== Raw data ==
■ ■ ■ ■

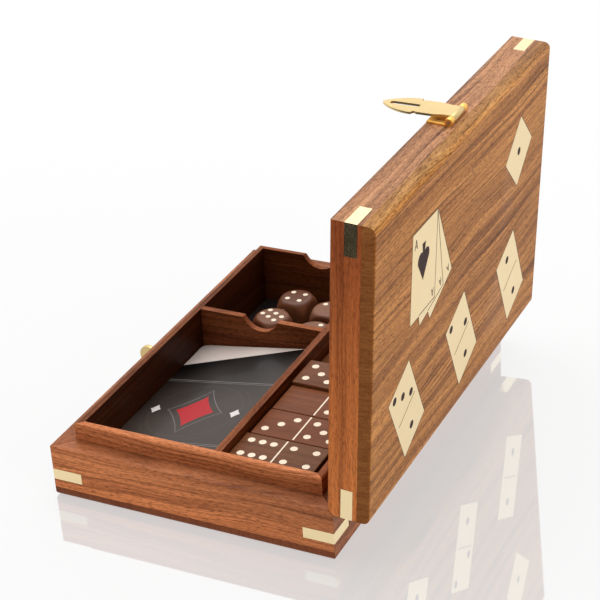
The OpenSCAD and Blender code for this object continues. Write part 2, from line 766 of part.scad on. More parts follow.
module card_tuck_box() color("#343234") deck_place() difference() {
  round_plate(deck_l, deck_w, deck_t, tuck_corner);
  translate([0, 0, tuck_t])
    round_plate(deck_l - 2 * tuck_t, deck_w - 2 * tuck_t, deck_t - 2 * tuck_t, tuck_corner - tuck_t);
}

module playing_cards() color("#f4f1ea") deck_place() {
  in = 2 * (tuck_t + card_gap);
  pitch = (deck_t - 2 * tuck_t) / card_count;
  for (i = [0:card_count - 1]) translate([0, 0, tuck_t + i * pitch])
    round_plate(deck_l - in, deck_w - in, pitch - slack, tuck_corner);
}

// Dice
module die_place(i) {
  p = dice_places[i];
  up = [[0, 0, 0], [0, -90, 0], [90, 0, 0], [-90, 0, 0], [0, 90, 0], [180, 0, 0]];
  translate([cross_x - divider_t - p[0] * die_a, long_y - p[1] * die_a, floor_z + rest_gap + die_a / 2])
    rotate([0, 0, p[2]]) rotate(up[p[3] - 1]) children();
}

// Turns that bring the top to each numbered face
face_turns = [[0, 0, 0], [0, 90, 0], [-90, 0, 0], [90, 0, 0], [0, -90, 0], [180, 0, 0]];

module die_pip_set() {
  for (n = [1:6]) rotate(face_turns[n - 1]) translate([0, 0, die_a / 2 - pip_depth])
    for (p = pips(n, die_pip_at)) translate(n == 6 ? [p[0] * six_spread, p[1] / six_spread] : p)
      cylinder(d = die_pip_d, h = pip_depth);
}

module die(i) color("#6b3a27") die_place(i) difference() {
  intersection() {
    cube(die_a, center = true);
    sphere(d = die_ball);
  }
  die_pip_set();
}

module die_pips(i) color("#f2e6b8") die_place(i) die_pip_set();

// Dominoes lie across their well, on their backs
module lying_domino(column, layer, nudge, face, inlays) {
  translate([domino_x(column), domino_y + domino_side_gap + nudge + domino_l / 2, layer_z(column, layer)])
    if (inlays) domino_marks(face, layer_t(column));
    else difference() {
      round_plate(domino_w, domino_l, layer_t(column), domino_corner);
      domino_marks(face, layer_t(column));
    }
}

// Pips and dividing line of a domino; the pips of a six stand in two rows across it
module domino_marks(face, t) translate([0, 0, t - pip_depth]) {
  translate([domino_line_w - domino_w / 2, -domino_line_w / 2, 0])
    cube([domino_w - 2 * domino_line_w, domino_line_w, pip_depth]);
  for (h = [0, 1]) for (p = pips(face[h], domino_pip_at))
    translate([p[1], p[0] + (2 * h - 1) * half_at, 0]) cylinder(d = domino_pip_d, h = pip_depth);
}

module top_domino(i) color("#7a4a35") lying_domino(i, domino_layers, top_nudge[i], top_faces[i], false);

module top_domino_inlay(i) color("#f2e6b8")
  lying_domino(i, domino_layers, top_nudge[i], top_faces[i], true);

module lower_set(inlays) {
  for (i = [0:min(len(lower_faces), domino_columns * domino_layers) - 1])
    lying_domino(i % domino_columns, floor(i / domino_columns), 0, lower_faces[i], inlays);
}

module lower_dominoes() color("#7a4a35") lower_set(false);

module lower_domino_inlays() color("#f2e6b8") lower_set(true);

base_front_wall();
base_back_wall();
base_near_end();
base_far_end();
bottom_board();
base_corner_keys();
lip_front();
lip_back();
lip_near();
lip_far();
long_divider();
cross_divider();
floor_velvet();
base_hinge_leaves();
hinge_pins();
base_hinge_nails();
catch_plate();
catch_nails();
catch_knob();
lid_front_wall();
lid_back_wall();
lid_near_end();
lid_far_end();
lid_board();
lid_corner_keys();
lid_hinge_leaves();
lid_hinge_nails();
inlay_cards();
inlay_domino(1);  // inlay_domino_near
inlay_domino(0);  // inlay_domino_middle
inlay_domino(-1);  // inlay_domino_far
inlay_die();
inlay_fill();
hasp_plate();
hasp_nails();
hasp_pin();
hasp_leaf();
card_tuck_box();
playing_cards();
die(0);  // die_1
die(1);  // die_2
die(2);  // die_3
die(3);  // die_4
die(4);  // die_5
die_pips(0);  // die_1_pips
die_pips(1);  // die_2_pips
die_pips(2);  // die_3_pips
die_pips(3);  // die_4_pips
die_pips(4);  // die_5_pips
top_domino(0);  // domino_1
top_domino(1);  // domino_2
top_domino(2);  // domino_3
top_domino(3);  // domino_4
top_domino_inlay(0);  // domino_1_inlay
top_domino_inlay(1);  // domino_2_inlay
top_domino_inlay(2);  // domino_3_inlay
top_domino_inlay(3);  // domino_4_inlay
lower_dominoes();
lower_domino_inlays();
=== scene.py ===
"""Wooden games box: the pieces, finishes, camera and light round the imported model."""

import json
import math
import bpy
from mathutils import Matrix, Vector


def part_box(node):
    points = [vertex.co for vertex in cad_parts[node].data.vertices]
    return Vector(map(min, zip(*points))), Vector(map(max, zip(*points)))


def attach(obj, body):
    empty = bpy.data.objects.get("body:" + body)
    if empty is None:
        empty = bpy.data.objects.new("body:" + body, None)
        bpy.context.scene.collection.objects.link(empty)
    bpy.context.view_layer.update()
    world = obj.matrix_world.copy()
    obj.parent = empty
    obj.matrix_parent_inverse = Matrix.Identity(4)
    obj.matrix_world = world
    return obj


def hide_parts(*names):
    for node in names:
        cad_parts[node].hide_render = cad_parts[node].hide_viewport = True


bl_info = {
    "name": "Wooden games box",
    "version": (1, 0, 0),
    "blender": (4, 5, 0),
    "location": "3D View > Sidebar > Games box",
    "description": "Dresses a hinged games box with its cards, dice and dominoes",
    "category": "Object",
}

import bpy
import numpy as np
from bpy.props import FloatProperty, FloatVectorProperty, IntProperty, PointerProperty
from bpy.types import Operator, Panel, PropertyGroup
from mathutils import Matrix, Vector

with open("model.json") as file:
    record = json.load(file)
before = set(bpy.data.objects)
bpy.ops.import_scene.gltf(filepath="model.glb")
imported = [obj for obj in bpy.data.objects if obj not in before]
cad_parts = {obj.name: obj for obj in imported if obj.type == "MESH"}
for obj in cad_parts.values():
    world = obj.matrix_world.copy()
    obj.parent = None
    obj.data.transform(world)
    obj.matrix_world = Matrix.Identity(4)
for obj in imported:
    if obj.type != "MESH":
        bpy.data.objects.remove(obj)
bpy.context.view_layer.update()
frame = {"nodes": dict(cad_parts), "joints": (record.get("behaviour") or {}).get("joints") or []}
NODES = frame["nodes"]
JOINTS = {joint["name"]: joint for joint in frame["joints"]}
MM = 0.001

# The lid is packed open, so its boards' grain leans with it
LID_LEAN = -math.radians(abs(JOINTS["lid_hinge"]["range_deg"][0]))

# Figure of the rosewood in millimetres: across the growth lines, along the grain, into the board
WANDER = (35, 150, 60)
WANDER_SWING = 16.0
BAND_LENGTH, LINE_LENGTH = 260, 110
BAND_ACROSS, BAND_DEEP, LINE_DEEP = 6, 22, 6  # in growth lines
PORE = (0.45, 2.6, 0.45)

# Upright corners of the dominoes and of the tuck box
DOMINO_CORNER = 0.7 * MM
TUCK_CORNER = 2.5 * MM

# The ball of a softened die, as a share of the one that rounds the CAD die
DIE_BALL_SHARE = 0.955

# Dark rim round the brass inlays: a painted shadow line at their edges
SHADOW_LINE_WIDTH, SHADOW_LINE_LIFT, SHADOW_LINE_DEPTH = 0.3 * MM, 0.015 * MM, 0.1 * MM


# Colours and shader nodes


def linear(code):
    """The linear colour of an sRGB hex value: each channel is taken out of its display curve."""
    channels = [int(code[i : i + 2], 16) / 255 for i in (1, 3, 5)]
    return tuple(c / 12.92 if c <= 0.04045 else ((c + 0.055) / 1.055) ** 2.4 for c in channels)


def opaque(colour):
    """A colour with full alpha, as a shader socket wants it."""
    return (*tuple(colour)[:3], 1.0)


def add_node(tree, kind, inputs=(), **settings):
    """Adds one shader node, sets its properties, and links each input that is a socket.

    Any other input is set as a value.
    """
    node = tree.nodes.new(kind)
    for name, value in settings.items():
        setattr(node, name, value)
    for key, value in dict(inputs).items():
        if isinstance(value, bpy.types.NodeSocket):
            tree.links.new(value, node.inputs[key])
        else:
            node.inputs[key].default_value = value
    return node


def start_material(name, **shader):
    """A new material with a Principled shader whose given sockets are set.

    Returns material, tree and shader.
    """
    material = bpy.data.materials.new(name)
    material.use_nodes = True
    tree = material.node_tree
    tree.nodes.clear()
    surface = add_node(tree, "ShaderNodeBsdfPrincipled", shader)
    add_node(tree, "ShaderNodeOutputMaterial", {"Surface": surface.outputs[0]})
    return material, tree, surface


def ramp_stops(tree, factor, stops):
    """A colour ramp through (position, colour) stops."""
    node = add_node(tree, "ShaderNodeValToRGB", {"Fac": factor})
    ramp = node.color_ramp
    for position, _ in stops[2:]:
        ramp.elements.new(position)
    for element, (position, colour) in zip(ramp.elements, stops):
        element.position, element.color = position, opaque(colour)
    return node.outputs[0]


def shade(colour, factor):
    """The colour made lighter or darker by a factor, kept below white."""
    return tuple(min(1.0, c * factor) for c in tuple(colour)[:3])


def tint(colour, factors, amount=1.0):
    """The colour with each channel multiplied by its own factor, or by less below amount 1."""
    channels = zip(tuple(colour)[:3], factors)
    return tuple(min(1.0, c * (1 + (f - 1) * amount)) for c, f in channels)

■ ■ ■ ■

== What to produce ==
Repeat, character for character, the lines of the material above from the line with "base_front_wall();" through the line with "cad_parts[node].hide_render = cad_parts[node].hide_viewport".

== Expected answer ==
base_front_wall();
base_back_wall();
base_near_end();
base_far_end();
bottom_board();
base_corner_keys();
lip_front();
lip_back();
lip_near();
lip_far();
long_divider();
cross_divider();
floor_velvet();
base_hinge_leaves();
hinge_pins();
base_hinge_nails();
catch_plate();
catch_nails();
catch_knob();
lid_front_wall();
lid_back_wall();
lid_near_end();
lid_far_end();
lid_board();
lid_corner_keys();
lid_hinge_leaves();
lid_hinge_nails();
inlay_cards();
inlay_domino(1);  // inlay_domino_near
inlay_domino(0);  // inlay_domino_middle
inlay_domino(-1);  // inlay_domino_far
inlay_die();
inlay_fill();
hasp_plate();
hasp_nails();
hasp_pin();
hasp_leaf();
card_tuck_box();
playing_cards();
die(0);  // die_1
die(1);  // die_2
die(2);  // die_3
die(3);  // die_4
die(4);  // die_5
die_pips(0);  // die_1_pips
die_pips(1);  // die_2_pips
die_pips(2);  // die_3_pips
die_pips(3);  // die_4_pips
die_pips(4);  // die_5_pips
top_domino(0);  // domino_1
top_domino(1);  // domino_2
top_domino(2);  // domino_3
top_domino(3);  // domino_4
top_domino_inlay(0);  // domino_1_inlay
top_domino_inlay(1);  // domino_2_inlay
top_domino_inlay(2);  // domino_3_inlay
top_domino_inlay(3);  // domino_4_inlay
lower_dominoes();
lower_domino_inlays();
=== scene.py ===
"""Wooden games box: the pieces, finishes, camera and light round the imported model."""

import json
import math
import bpy
from mathutils import Matrix, Vector


def part_box(node):
    points = [vertex.co for vertex in cad_parts[node].data.vertices]
    return Vector(map(min, zip(*points))), Vector(map(max, zip(*points)))


def attach(obj, body):
    empty = bpy.data.objects.get("body:" + body)
    if empty is None:
        empty = bpy.data.objects.new("body:" + body, None)
        bpy.context.scene.collection.objects.link(empty)
    bpy.context.view_layer.update()
    world = obj.matrix_world.copy()
    obj.parent = empty
    obj.matrix_parent_inverse = Matrix.Identity(4)
    obj.matrix_world = world
    return obj


def hide_parts(*names):
    for node in names:
        cad_parts[node].hide_render = cad_parts[node].hide_viewport = True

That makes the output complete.